British lawmakers will on Tuesday try to stop Prime Minister Boris Johnson from pursuing what they cast as a calamitous no-deal Brexit, a challenge a senior government source said would prompt him to call for a snap election on Oct. 14.
More than three years since the United Kingdom voted to leave the European Union in a referendum, the outcome of the Brexit crisis remains uncertain with a range of options from a turbulent no-deal exit to abandoning the entire endeavour.
Johnson implicitly warned lawmakers on Monday that he would seek an election if they tied his hands, ruling out ever countenancing a further delay to Brexit, scheduled for Oct. 31.
That sets up an historic Brexit showdown between prime minister and parliament in a country once touted as a confident pillar of Western economic and political stability. Sterling flirted with some of the lowest levels since 1985.
An alliance of opposition lawmakers and rebels in Johnson’s Conservative Party will use parliament’s first day back from its summer break to launch their attempt to block a no-deal exit. They are confident of victory.
“I think we will have the numbers,” one of the rebels, Conservative former finance minister Philip Hammond, said. “Prime Minister Johnson has always intended that there will be an election.”
In the eye of the Brexit maelstrom, it was unclear whether the rebels, if they defeat the government, would also vote for a snap election, which would require the support of two-thirds of lawmakers. Opposition Labour Party leader Jeremy Corbyn has repeatedly said he wants one.
An option under consideration by Labour would be to support an election but with some mechanism that would ensure a delay to Brexit, The Sun’s political editor Tom Newton Dunn said.
The pound, which has gyrated to the rhetoric of Brexit since the 2016 referendum, fell to as low as $1.1959. Barring the October 2016 ‘flash crash’ when sterling momentarily tanked to as low as $1.15, the pound has not regularly traded at these levels since 1985.
The Brexit referendum showed a United Kingdom divided about much more than the European Union, and has fuelled soul-searching about everything from secession and immigration to capitalism, empire and modern Britishness.
It has also triggered civil war inside both of Britain’s main political parties as dozens of lawmakers put what they see as the United Kingdom’s fate above that of party loyalty.
As Johnson played Brexit chess with lawmakers, opponents cast his order to suspend parliament as undemocratic and his threat to kick rebels out of the party as a perilous act that could endanger the future of the Conservative Party.
“The country has to come before the party,” Conservative lawmaker Dominic Grieve told LBC radio.
The rebel alliance will put forward a vote on Tuesday on whether to seize control of the parliamentary agenda the following day to try to pass legislation that would force Johnson to seek a three-month delay to Britain’s EU exit.
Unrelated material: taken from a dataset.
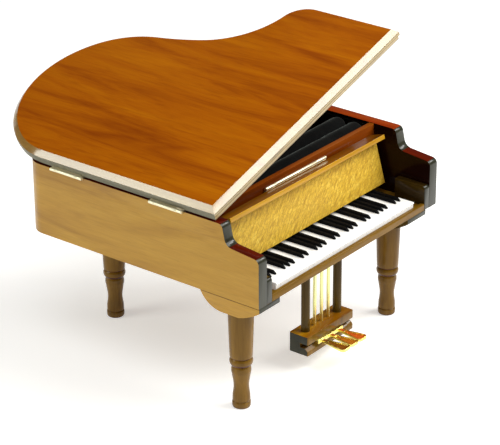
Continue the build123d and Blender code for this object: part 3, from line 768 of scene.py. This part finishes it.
def key_row(node, bm, ease, start, count, sharps, look, slot):
    """A row of keys in place of a node, all copies of the one blank."""
    tree, keys = key_row_tree()
    key = soften(to_object(node + "_blank", bm), ease, 2, 30)
    obj = run_tree(node + "_finished", tree, keys, {
        "Count": count, "Start": tuple(start), "Pitch": (KEY_PITCH, 0, 0), "Sharps": sharps,
        "Blank": key, "Finish": LOOK[look], "Turn": (0, 0, 0)})
    settle(obj, "case", slot, node)
    bpy.data.objects.remove(key)


def make_keys():
    low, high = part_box("white_keys")
    depth, height = (high.y - low.y) / MM, (high.z - low.z) / MM
    white = [(0.6, 0), (0.6, height - 1.5), (0.05, height - 1.2), (0, height - 0.5),
             (0.12, height - 0.15), (0.5, height), (depth, height), (depth, 0)]
    key_row("white_keys", extruded(white, KEY_PITCH / MM / 2 - HALF_GROOVE), 0.16,
            Vector((low.x + KEY_PITCH / 2, low.y, low.z)), WHITE_KEYS, False, "white",
            "white_key_plastic")

    front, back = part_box("black_keys")
    rise, reach = (back.z - front.z) / MM, (back.y - front.y) / MM
    black = [(0, 0), (0, 0.5), (0.5, 1.0), (2.4, rise), (reach, rise), (reach, 0)]
    bm = extruded(black, 1.35)
    for vert in bm.verts:
        if vert.co.y < 1.2 * MM:
            vert.co.x *= 0.55
        if vert.co.z > 1.5 * MM:
            vert.co.x *= 0.78
    key_row("black_keys", bm, 0.14, Vector((low.x + KEY_PITCH, front.y, front.z)), WHITE_KEYS - 1,
            True, "black", "black_key_plastic")


# ---------------------------------------------------------------- hinges, fallboard and lid

def make_hinges():
    for node, body, ease in (("lid_hinge_leaf_case_front", "case", BRASS_EASE),
                             ("lid_hinge_leaf_lid_front", "lid", BRASS_EASE),
                             ("lid_hinge_pin_front", "case", FINE_EASE),
                             ("lid_hinge_leaf_case_rear", "case", BRASS_EASE),
                             ("lid_hinge_leaf_lid_rear", "lid", BRASS_EASE),
                             ("lid_hinge_pin_rear", "case", FINE_EASE),
                             ("fallboard_hinge_leaf_fixed", "case", BRASS_EASE),
                             ("fallboard_hinge_leaf_moving", "fallboard", BRASS_EASE),
                             ("fallboard_hinge_pin", "case", FINE_EASE)):
        refined(node, ease, ["brass"], "brass", body, angle=45)


def lip_face(centre, normal):
    """0 the lip's top, 1 its front and ends, whose eased arris carries a painted highlight."""
    return 0 if (Matrix.Rotation(FALL_LEAN, 3, "X") @ normal).z > 0.8 else 1


def make_fallboard():
    refined("fallboard_panel", BOARD_EASE, ["veneer"], "fallboard_wood", "fallboard")
    refined("fallboard_lip", WOOD_EASE, ["lip", "lip_front"], "fallboard_wood", "fallboard", segments=3,
            pick=lip_face)


def lid_face(centre, normal):
    """0 top, 1 bevel with a painted reflection, 2 spine side and tail edges with a painted reflection of
    the floor, 3 front edge with painted light and shade by height, 4 underside.
    """
    level = Matrix.Rotation(LID_TILT, 3, "Y") @ normal
    if level.z > 0.93:
        return 0
    if level.z > 0.3:
        return 1
    if level.z < -0.6:
        return 4
    return 3 if level.y < -0.7 else 2


def make_lid():
    refined("lid_board", LID_EASE, ["lid", "bevel", "lid_edge", "lid_front", "rail"], "lid_wood", "lid",
            pick=lid_face, segments=3, angle=25)


# ---------------------------------------------------------------- velvet

def finely_cut(bm, step):
    """Cuts the mesh by planes at an even step along all three axes."""
    for axis in range(3):
        values = [vert.co[axis] for vert in bm.verts]
        count = int((max(values) - min(values)) / step)
        for k in range(1, count + 1):
            at, heading = Vector(), Vector()
            at[axis] = min(values) + k * step
            heading[axis] = 1
            bmesh.ops.bisect_plane(bm, geom=bm.verts[:] + bm.edges[:] + bm.faces[:], dist=1e-7,
                                   plane_co=at, plane_no=heading)


def velvet_covered(node, step, seed):
    """A velvet-covered copy of a lining node: soft edges and a faintly uneven surface."""
    obj = soften(to_object(node + "_velvet", merged_copy(node)), LINING_EASE, 2, 40)
    bm = bmesh.new()
    bm.from_mesh(obj.data)
    finely_cut(bm, step)
    bm.normal_update()
    for vert in bm.verts:
        swell = noise.noise(vert.co * 160 + Vector((seed, 0, 0)))
        vert.co -= vert.normal * NAP_RISE * (0.5 + 0.5 * swell)
    bm.to_mesh(obj.data)
    bm.free()
    smooth(obj, 60)
    return settle(dress(obj, ["velvet"]), "case", "velvet", node)


def make_lining():
    floor = velvet_covered("lining_floor", 5 * MM, 3.0)
    wall = velvet_covered("lining_wall", 5 * MM, 7.0)
    velvet_covered("ring_tray", 4 * MM, 11.0)


def roll_cage(length, radius, seed):
    """A closed tube along x, narrowed towards its stitched ends, at the simulation's scale."""
    bm = bmesh.new()
    stations, steps = 110, 40
    rings = []
    for i in range(stations + 1):
        t = i / stations
        x = (t - 0.5) * length
        end = min(t, 1 - t) * length / radius
        full = (1 - (1 - min(1.0, end / 0.75)) ** 2.4) ** 0.5 if end < 0.75 else 1.0
        ring = []
        for k in range(steps):
            a = tau * k / steps
            dent = noise.noise(Vector((x * 9, cos(a) * 1.2 + seed, sin(a) * 1.2)))
            r = radius * max(0.12, full) * (0.93 + 0.035 * dent)
            ring.append(bm.verts.new((x, r * cos(a), r * sin(a))))
        rings.append(ring)
    for first, second in zip(rings, rings[1:]):
        for k in range(steps):
            n = (k + 1) % steps
            bm.faces.new((first[k], second[k], second[n], first[n]))
    for ring, way in ((rings[0], -1), (rings[-1], 1)):
        hub = bm.verts.new((ring[0].co.x - way * radius * 0.06, 0, 0))
        for k in range(steps):
            bm.faces.new((ring[k], ring[(k + 1) % steps], hub))
    bmesh.ops.recalc_face_normals(bm, faces=bm.faces)
    return bm


def plump(obj):
    """Fills the cover with air: a short cloth simulation without gravity."""
    pins = obj.vertex_groups.new(name="stitched")
    span = max(vert.co.x for vert in obj.data.vertices)
    pins.add([v.index for v in obj.data.vertices if abs(v.co.x) > span - 0.012], 1.0, "REPLACE")
    cloth = obj.modifiers.new("cover", "CLOTH")
    settings = cloth.settings
    settings.vertex_group_mass = "stitched"
    settings.quality = 6
    settings.tension_stiffness = settings.compression_stiffness = 12
    settings.bending_stiffness = 0.4
    settings.use_pressure = True
    settings.uniform_pressure_force = 4
    settings.effector_weights.gravity = 0
    cloth.point_cache.frame_start, cloth.point_cache.frame_end = 1, COVER_FRAMES
    for number in range(1, COVER_FRAMES + 1):
        SCENE.frame_set(number)
    bake_modifiers(obj)
    SCENE.frame_set(1)
    obj.vertex_groups.clear()
    return obj


def make_ring_roll(node, seed):
    """A padded roll: its cover is filled at the simulation's scale, then kept inside the CAD roll."""
    low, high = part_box(node)
    centre, length, radius = (low + high) / 2, high.x - low.x, (high.z - low.z) / 2
    obj = to_object(node + "_padded", roll_cage(length * SIM_SCALE, radius * SIM_SCALE, seed))
    plump(obj)
    for vert in obj.data.vertices:
        x, y, z = vert.co / SIM_SCALE
        x = max(-length / 2, min(length / 2, x))
        out = (y * y + z * z) ** 0.5
        share = min(1.0, radius * ROLL_INSET / out) if out > 0 else 1.0
        vert.co = centre + Vector((x, y * share, z * share))
    smooth(obj, 80)
    settle(dress(obj, ["velvet"]), "case", "velvet", node)
    return obj


# ---------------------------------------------------------------- studio

def aim_at(obj, place, target, roll=0.0):
    """Put a camera or lamp at a place, looking at the target with its top upwards."""
    back = (place - target).normalized()
    right = UP.cross(back).normalized()
    up = back.cross(right)
    right, up = cos(roll) * right + sin(roll) * up, cos(roll) * up - sin(roll) * right
    turn = Matrix((right, up, back)).transposed()
    obj.matrix_world = Matrix.Translation(place) @ turn.to_4x4()


def make_camera():
    data = bpy.data.cameras.new("camera")
    data.sensor_width = SENSOR
    data.lens = LENS
    data.clip_start, data.clip_end = 0.05, 40
    camera = bpy.data.objects.new("camera", data)
    SCENE.collection.objects.link(camera)
    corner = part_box("rim")[0]
    corner.z = 0
    aim_at(camera, corner + CAMERA_PLACE, corner + CAMERA_TARGET, CAMERA_ROLL)
    SCENE.camera = camera


def softbox(name, direction, distance, size, power, colour=(1, 1, 1)):
    data = bpy.data.lights.new(name, "AREA")
    data.shape = "RECTANGLE"
    data.size, data.size_y = size
    data.energy = power
    data.color = colour
    light = bpy.data.objects.new(name, data)
    SCENE.collection.objects.link(light)
    aim_at(light, LAMP_TARGET + Vector(direction).normalized() * distance, LAMP_TARGET)


def make_studio():
    bm = bmesh.new()
    bmesh.ops.create_grid(bm, x_segments=1, y_segments=1, size=4.0)
    floor = to_object("studio_floor", bm)
    made, _, shader = material("studio_floor_white")
    shader.inputs["Base Color"].default_value = (0.9, 0.9, 0.9, 1)
    shader.inputs["Roughness"].default_value = 0.9
    shader.inputs["Specular IOR Level"].default_value = 0.1
    shader.inputs["Emission Color"].default_value = (1, 1, 1, 1)
    shader.inputs["Emission Strength"].default_value = 0.46
    floor.data.materials.append(made)
    world = bpy.data.worlds.new("studio")
    world.use_nodes = True
    world.node_tree.nodes["Background"].inputs[0].default_value = (1, 0.95, 0.86, 1)
    world.node_tree.nodes["Background"].inputs[1].default_value = 0.1
    SCENE.world = world
    softbox("front_right_softbox", (0.367, -0.616, 0.694), 1.3, (0.75, 0.75), 13, (1, 0.99, 0.93))
    softbox("rear_left_softbox", (-0.75, 0.556, 0.349), 1.3, (0.6, 0.5), 5.2, (0.96, 1, 0.91))
    softbox("curve_softbox", (0.714, -0.426, 0.558), 1.3, (0.35, 0.35), 5)
    softbox("overhead_softbox", (-0.35, -0.25, 0.9), 1.5, (1.0, 1.0), 8)
    SCENE.view_settings.view_transform = "Standard"


make_camera()
make_studio()
make_case()
make_legs()
make_lyre()
make_keys()
make_screws()
make_hinges()
make_fallboard()
make_lid()
make_lining()
make_ring_roll("ring_roll_front", 2.0)
make_ring_roll("ring_roll_rear", 5.0)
Johnson raised the stakes, however, effectively turning it into a confidence vote by making it clear that if the government were defeated, it would hold a vote on Wednesday to approve an early election, most likely to be held on Oct. 14.
While the British leader said he did not want a snap election, he raised the prospect of one, and a senior government source said lawmakers should be aware it would be a consequence of their decision to vote against the government on Tuesday.
“I don’t want an election. You don’t want an election. Let’s get on with the people’s agenda,” Johnson said at a hastily organised appearance outside Number 10 Downing Street.
Johnson has cast rebels as EU “collaborators” who are undermining the government’s negotiating hand by blunting his threat of a no-deal Brexit. Johnson’s foreign minister, Dominic Raab, criticised “shenanigans in parliament”.
Rebels say the government wants an election but is trying to blame lawmakers for triggering one.
To hold an election, the government would need the backing of two-thirds of lawmakers in the 650-seat House of Commons. Labour’s Corbyn will host a meeting of opposition parties on Tuesday to discuss their plans to block a no-deal.
Johnson, whose Conservatives have seen an opinion poll bounce since he took office, has a working majority of just one seat in the 650-seat lower house of parliament.
An election could make a no-deal Brexit more likely, according to JPMorgan, as polling indicates Johnson could win.
“The effect of these developments, in our view, is to push up the probability of a general election occurring next month, and thereby to make no-deal more likely as of end October,” JPMorgan said in a note to clients.